Burchill had planned to send a suitcase full of pepperoni to his buddies in the Canadian navy. Writing on Facebook, he recounts that he decided to leave it near an open window so the chilly air would keep the meats fresh.
“I remember walking down the long hall and opening the door to my room to find an entire flock of seagulls in my room,” Burchill said in a recent letter of apology to the 4-star hotel. “I didn’t have time to count, but there must have been 40 of them and they had been in my room, eating pepperoni for a long time.”
“They immediately started flying around and crashing into things as they desperately tried to leave the room through the small opening by which they had entered,” said Burchill, who lives in Dartmouth. “The result was a tornado of seagull excrement, feathers, pepperoni chunks and fairly large birds whipping around the room.”
Older and wiser now, Burchill chalked up the incident to youthful indiscretion.

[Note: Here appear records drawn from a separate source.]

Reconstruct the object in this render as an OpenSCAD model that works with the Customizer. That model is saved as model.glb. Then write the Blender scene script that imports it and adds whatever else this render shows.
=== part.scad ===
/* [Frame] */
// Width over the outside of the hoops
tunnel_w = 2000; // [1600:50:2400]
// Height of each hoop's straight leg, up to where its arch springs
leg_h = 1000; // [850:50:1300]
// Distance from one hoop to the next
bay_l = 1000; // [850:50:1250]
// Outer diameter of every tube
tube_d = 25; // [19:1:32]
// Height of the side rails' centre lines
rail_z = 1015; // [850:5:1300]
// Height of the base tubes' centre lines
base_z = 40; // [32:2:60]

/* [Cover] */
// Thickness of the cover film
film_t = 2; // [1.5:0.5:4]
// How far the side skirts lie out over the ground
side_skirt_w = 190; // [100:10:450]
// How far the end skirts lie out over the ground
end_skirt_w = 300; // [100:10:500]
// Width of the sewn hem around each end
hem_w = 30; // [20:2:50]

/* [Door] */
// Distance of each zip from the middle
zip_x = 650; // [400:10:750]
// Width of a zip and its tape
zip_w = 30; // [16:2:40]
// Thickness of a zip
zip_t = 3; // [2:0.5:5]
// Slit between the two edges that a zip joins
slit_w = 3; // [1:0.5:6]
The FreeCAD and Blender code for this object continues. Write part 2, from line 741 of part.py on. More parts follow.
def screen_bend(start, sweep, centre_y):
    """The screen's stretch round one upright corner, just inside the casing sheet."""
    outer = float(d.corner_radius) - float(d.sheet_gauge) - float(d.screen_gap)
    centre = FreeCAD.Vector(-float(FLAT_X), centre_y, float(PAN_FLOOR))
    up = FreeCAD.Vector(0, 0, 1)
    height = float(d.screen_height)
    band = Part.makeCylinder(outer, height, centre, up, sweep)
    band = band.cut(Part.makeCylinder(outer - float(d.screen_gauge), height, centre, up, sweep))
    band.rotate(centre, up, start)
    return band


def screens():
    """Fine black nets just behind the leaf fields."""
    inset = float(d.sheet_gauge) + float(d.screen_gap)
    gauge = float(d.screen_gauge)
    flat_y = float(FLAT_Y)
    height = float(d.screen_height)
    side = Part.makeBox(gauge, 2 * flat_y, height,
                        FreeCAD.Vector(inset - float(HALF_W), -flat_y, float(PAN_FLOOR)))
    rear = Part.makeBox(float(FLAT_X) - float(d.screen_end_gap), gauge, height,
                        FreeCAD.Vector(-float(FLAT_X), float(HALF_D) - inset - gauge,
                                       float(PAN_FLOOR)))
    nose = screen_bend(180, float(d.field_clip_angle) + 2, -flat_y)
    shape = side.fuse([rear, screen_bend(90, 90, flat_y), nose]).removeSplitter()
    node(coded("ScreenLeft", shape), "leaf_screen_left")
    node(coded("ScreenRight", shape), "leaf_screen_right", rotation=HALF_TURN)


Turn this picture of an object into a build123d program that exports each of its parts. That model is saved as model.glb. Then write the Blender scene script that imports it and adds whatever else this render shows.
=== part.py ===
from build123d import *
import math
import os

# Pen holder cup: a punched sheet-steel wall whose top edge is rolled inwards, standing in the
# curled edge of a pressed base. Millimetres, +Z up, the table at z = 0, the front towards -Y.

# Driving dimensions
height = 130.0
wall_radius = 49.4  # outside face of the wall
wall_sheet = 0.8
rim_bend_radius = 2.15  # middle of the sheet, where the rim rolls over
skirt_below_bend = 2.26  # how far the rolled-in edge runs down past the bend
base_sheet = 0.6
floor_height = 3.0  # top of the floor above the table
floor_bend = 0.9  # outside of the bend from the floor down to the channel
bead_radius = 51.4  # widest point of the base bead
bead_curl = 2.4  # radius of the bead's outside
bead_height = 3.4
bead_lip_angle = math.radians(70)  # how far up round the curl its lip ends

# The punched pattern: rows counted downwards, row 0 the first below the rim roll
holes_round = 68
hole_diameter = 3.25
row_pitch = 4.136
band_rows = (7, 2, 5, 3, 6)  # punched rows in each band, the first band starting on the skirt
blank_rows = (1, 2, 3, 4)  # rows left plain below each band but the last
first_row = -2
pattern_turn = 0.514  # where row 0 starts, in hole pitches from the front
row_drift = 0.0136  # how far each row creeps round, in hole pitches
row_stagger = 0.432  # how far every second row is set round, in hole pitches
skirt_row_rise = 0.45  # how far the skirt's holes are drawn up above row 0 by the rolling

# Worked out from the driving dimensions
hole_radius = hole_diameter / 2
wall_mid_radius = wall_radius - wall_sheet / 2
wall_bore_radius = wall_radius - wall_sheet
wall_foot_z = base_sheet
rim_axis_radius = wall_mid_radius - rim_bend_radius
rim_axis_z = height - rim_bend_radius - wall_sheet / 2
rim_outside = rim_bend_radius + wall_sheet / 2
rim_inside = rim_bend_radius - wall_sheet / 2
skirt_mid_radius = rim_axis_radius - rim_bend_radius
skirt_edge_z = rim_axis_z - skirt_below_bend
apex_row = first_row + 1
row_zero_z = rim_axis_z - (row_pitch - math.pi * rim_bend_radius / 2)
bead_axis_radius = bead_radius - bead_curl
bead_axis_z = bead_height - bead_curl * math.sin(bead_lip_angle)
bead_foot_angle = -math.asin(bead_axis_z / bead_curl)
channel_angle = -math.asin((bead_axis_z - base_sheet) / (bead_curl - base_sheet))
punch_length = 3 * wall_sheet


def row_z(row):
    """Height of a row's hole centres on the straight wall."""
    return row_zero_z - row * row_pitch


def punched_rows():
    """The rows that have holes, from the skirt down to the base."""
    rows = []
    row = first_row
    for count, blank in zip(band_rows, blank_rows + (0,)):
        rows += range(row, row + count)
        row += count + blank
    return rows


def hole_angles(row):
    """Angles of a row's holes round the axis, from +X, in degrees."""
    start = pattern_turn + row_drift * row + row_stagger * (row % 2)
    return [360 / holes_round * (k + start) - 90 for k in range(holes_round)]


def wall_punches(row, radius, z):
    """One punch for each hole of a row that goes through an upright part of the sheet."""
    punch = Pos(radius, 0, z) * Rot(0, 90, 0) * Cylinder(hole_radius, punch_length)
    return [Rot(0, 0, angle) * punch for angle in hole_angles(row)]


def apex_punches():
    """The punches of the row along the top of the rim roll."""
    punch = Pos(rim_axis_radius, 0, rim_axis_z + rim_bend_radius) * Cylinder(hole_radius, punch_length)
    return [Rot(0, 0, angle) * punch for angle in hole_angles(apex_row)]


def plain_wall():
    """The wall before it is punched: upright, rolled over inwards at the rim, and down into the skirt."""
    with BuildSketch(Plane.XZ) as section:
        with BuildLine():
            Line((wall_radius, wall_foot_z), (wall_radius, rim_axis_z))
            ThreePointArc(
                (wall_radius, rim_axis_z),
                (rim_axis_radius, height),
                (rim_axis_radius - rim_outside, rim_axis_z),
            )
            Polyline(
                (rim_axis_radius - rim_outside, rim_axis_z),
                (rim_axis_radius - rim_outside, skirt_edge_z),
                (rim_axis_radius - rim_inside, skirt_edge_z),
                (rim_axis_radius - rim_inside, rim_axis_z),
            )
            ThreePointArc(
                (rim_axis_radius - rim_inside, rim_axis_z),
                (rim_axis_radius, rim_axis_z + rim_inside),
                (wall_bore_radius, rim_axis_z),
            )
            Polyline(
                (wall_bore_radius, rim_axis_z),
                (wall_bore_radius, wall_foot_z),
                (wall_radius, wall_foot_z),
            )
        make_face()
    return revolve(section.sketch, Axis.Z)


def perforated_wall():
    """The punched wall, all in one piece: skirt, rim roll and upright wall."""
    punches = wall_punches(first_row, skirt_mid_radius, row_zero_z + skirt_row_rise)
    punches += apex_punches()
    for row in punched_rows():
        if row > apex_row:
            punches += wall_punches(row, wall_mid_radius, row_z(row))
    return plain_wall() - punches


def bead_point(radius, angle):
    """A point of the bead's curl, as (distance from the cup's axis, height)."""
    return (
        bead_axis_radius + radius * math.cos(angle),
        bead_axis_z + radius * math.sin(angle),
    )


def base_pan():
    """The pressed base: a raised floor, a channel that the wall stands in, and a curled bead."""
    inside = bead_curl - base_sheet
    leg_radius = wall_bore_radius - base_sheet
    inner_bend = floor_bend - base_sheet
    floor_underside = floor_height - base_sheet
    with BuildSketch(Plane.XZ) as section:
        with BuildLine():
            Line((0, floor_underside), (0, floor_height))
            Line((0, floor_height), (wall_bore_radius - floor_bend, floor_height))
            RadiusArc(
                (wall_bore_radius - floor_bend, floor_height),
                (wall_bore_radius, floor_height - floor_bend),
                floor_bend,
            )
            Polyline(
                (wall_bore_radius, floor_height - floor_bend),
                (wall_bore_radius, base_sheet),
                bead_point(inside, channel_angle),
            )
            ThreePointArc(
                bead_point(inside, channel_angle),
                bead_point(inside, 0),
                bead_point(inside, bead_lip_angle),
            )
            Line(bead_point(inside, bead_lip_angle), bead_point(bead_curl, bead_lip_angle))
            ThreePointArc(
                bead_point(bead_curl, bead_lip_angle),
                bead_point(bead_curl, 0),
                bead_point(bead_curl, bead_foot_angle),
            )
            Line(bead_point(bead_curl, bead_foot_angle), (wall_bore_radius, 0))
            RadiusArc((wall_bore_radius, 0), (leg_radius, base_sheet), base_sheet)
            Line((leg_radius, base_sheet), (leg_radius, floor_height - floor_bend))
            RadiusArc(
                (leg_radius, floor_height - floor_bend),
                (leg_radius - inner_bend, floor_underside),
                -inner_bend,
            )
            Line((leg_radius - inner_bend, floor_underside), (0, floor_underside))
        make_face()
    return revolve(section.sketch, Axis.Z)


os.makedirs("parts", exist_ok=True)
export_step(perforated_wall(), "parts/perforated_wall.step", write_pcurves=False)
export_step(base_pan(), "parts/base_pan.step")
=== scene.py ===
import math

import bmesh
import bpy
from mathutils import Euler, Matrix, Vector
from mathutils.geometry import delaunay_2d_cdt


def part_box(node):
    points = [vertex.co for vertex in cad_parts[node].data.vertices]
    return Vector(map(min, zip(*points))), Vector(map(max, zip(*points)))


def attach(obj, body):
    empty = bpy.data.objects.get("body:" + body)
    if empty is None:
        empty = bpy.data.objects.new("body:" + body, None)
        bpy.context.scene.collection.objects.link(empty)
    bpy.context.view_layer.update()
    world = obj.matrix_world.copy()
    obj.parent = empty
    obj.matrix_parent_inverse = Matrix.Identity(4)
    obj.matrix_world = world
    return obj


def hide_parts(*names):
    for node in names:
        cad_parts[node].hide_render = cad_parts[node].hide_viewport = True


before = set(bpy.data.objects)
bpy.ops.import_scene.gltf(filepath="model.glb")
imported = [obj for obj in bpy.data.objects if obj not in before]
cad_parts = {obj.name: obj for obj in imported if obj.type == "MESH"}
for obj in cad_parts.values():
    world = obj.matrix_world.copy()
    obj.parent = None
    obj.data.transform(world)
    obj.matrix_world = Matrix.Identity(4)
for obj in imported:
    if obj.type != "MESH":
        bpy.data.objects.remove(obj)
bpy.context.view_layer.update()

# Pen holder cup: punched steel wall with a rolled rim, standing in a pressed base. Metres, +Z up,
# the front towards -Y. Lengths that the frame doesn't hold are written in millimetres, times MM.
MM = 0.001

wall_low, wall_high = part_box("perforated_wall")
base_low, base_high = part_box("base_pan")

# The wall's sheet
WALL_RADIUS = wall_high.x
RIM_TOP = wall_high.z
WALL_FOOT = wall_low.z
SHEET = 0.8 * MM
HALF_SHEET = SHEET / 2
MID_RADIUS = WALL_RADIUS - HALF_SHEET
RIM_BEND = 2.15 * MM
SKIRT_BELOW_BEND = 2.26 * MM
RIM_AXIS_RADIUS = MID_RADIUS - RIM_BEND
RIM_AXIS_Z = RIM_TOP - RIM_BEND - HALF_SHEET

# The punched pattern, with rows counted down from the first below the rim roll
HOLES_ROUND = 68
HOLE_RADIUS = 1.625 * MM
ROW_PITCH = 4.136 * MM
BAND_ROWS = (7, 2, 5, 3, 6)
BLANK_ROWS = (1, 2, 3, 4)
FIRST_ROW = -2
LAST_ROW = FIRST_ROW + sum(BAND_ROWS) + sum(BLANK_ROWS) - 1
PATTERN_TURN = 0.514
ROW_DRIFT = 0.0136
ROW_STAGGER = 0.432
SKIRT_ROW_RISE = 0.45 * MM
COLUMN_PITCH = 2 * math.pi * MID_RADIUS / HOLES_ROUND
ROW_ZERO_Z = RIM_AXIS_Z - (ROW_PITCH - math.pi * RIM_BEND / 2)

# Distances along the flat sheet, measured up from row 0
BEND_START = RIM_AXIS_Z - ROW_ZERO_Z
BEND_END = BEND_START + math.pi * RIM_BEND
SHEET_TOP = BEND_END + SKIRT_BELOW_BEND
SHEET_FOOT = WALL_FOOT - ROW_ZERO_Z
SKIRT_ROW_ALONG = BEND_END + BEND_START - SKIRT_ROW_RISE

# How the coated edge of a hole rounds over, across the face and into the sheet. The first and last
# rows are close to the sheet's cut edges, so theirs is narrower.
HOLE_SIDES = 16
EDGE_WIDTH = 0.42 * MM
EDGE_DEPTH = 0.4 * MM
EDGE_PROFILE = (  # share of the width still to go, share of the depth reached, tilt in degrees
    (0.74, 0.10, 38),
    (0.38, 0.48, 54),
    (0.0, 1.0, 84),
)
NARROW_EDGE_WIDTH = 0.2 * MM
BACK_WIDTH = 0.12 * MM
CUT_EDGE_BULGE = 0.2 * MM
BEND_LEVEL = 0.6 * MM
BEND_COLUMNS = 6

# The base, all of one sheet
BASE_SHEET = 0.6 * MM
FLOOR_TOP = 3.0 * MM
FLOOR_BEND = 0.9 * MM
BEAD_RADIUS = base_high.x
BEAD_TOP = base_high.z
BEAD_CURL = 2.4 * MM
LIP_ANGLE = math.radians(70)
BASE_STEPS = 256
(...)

“I have matured and I admit responsibility for my actions,” he said in the letter. “I come to you, hat in hand, to apologize for the damage I had indirectly come to cause and to ask you to reconsider my lifetime ban from the property.”
The apology worked. Bbanned from the hotel since 2001, Burchill is now welcome to come back, the Fairmont said.
“Fairmont Empress was as amused as everyone else to read the letter from Mr. Burchill. His series of unfortunate events happened so many years ago, and we were happy to review Mr. Burchill’s letter and have since lifted the ban,” the hotel said in a statement on Facebook.
When the Fairmont got the letter, the hotel staff first thought it was an April Fools’ Day prank, according to The Toronto Star, “but a check of the records and Burchill’s appearance at the front desk last weekend confirmed the seagull story and the former guest’s permanent ban.”
“It is absolutely a true story,” Tracey Drake, the hotel’s public relations director, told the newspaper.
The Star writes:
“Burchill was in Victoria for a conference and was booked to stay at the Empress back in 2001, said Drake. After the room fiasco, he was moved to another room for the rest of his stay.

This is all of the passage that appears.